Location: Raleigh, NC
1,654 posts, read 7,349,893 times
Reputation: 949
Quote:
Originally Posted by user_id View Post
You are not going to convince me of anything, most of the people in my family are teachers. I grew up with multiple teachers and I know exactly what they do during summer, on breaks, etc; it rarely involves working.

Teachers do not work more hours per day than other professions.

By the way, I have worked as a "teacher" before. Just not in K-12.

Well, I know that just when I was student teaching, I was at the school at 6:30 and I didn't leave until 5 or 6. By the time I would get home and do all of the daily things I needed to do, it was say 8:30. I was teaching multiple classes that ranged from Algebra to Advanced Placement Chemistry. Just working on the AP chemistry papers and work would take 2 hours. And on top of all the grading and lesson plans, don't forget I was in a masters program and I was writing my thesis.

And I wasn't the only one, there are a lot of teachers that have the same kind of life.

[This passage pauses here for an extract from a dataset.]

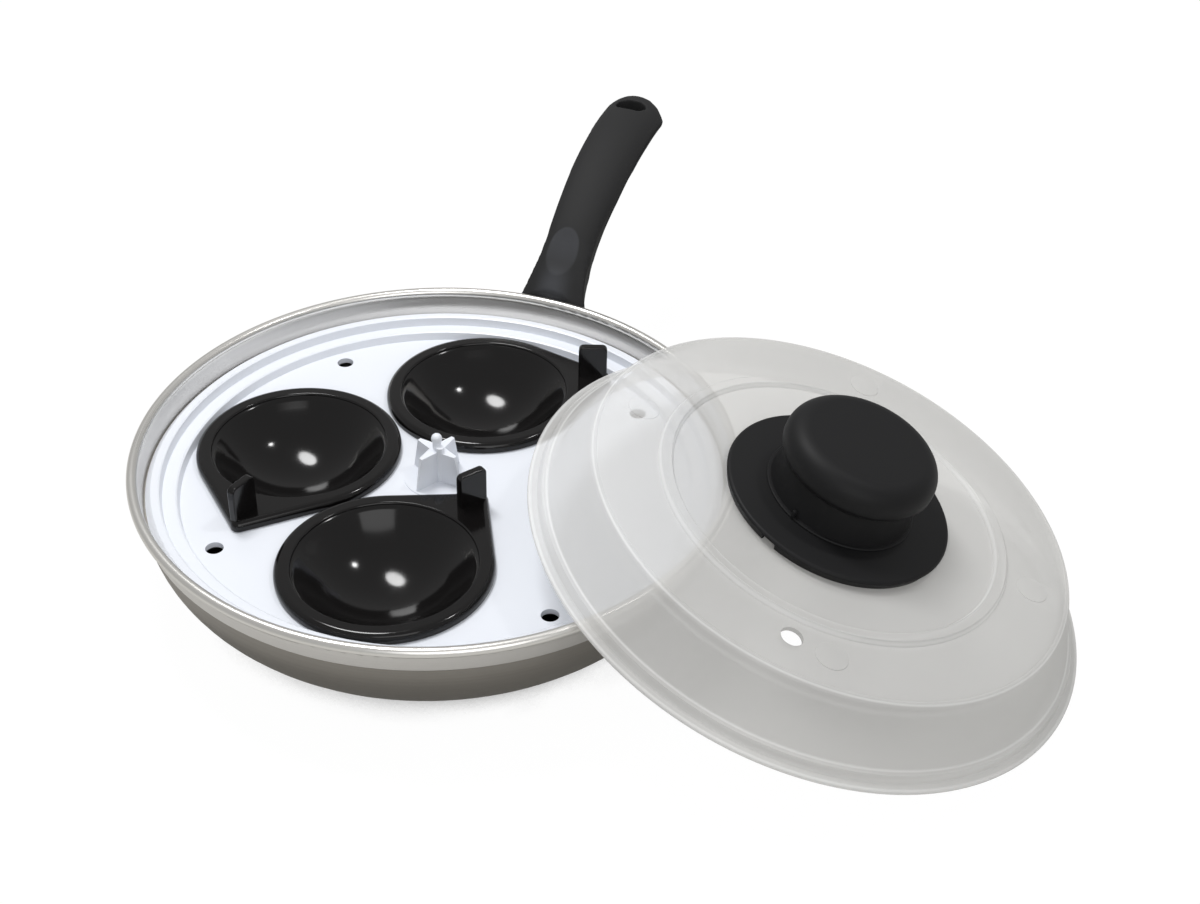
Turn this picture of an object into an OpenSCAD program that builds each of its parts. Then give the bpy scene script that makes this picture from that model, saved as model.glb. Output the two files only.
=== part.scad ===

I think it was rare for me to go to bed before 12.

In the summer there are conferences and other courses to take. The true dedicated teachers work in the summer. If you're teaching in an affluent school, you probably don't have to do as much, but I was teaching at a magnet school in an urban city. There is much more work to be done, with much less in the way of resources.

Honestly, you discredit yourself when you mention you've never taught K-12.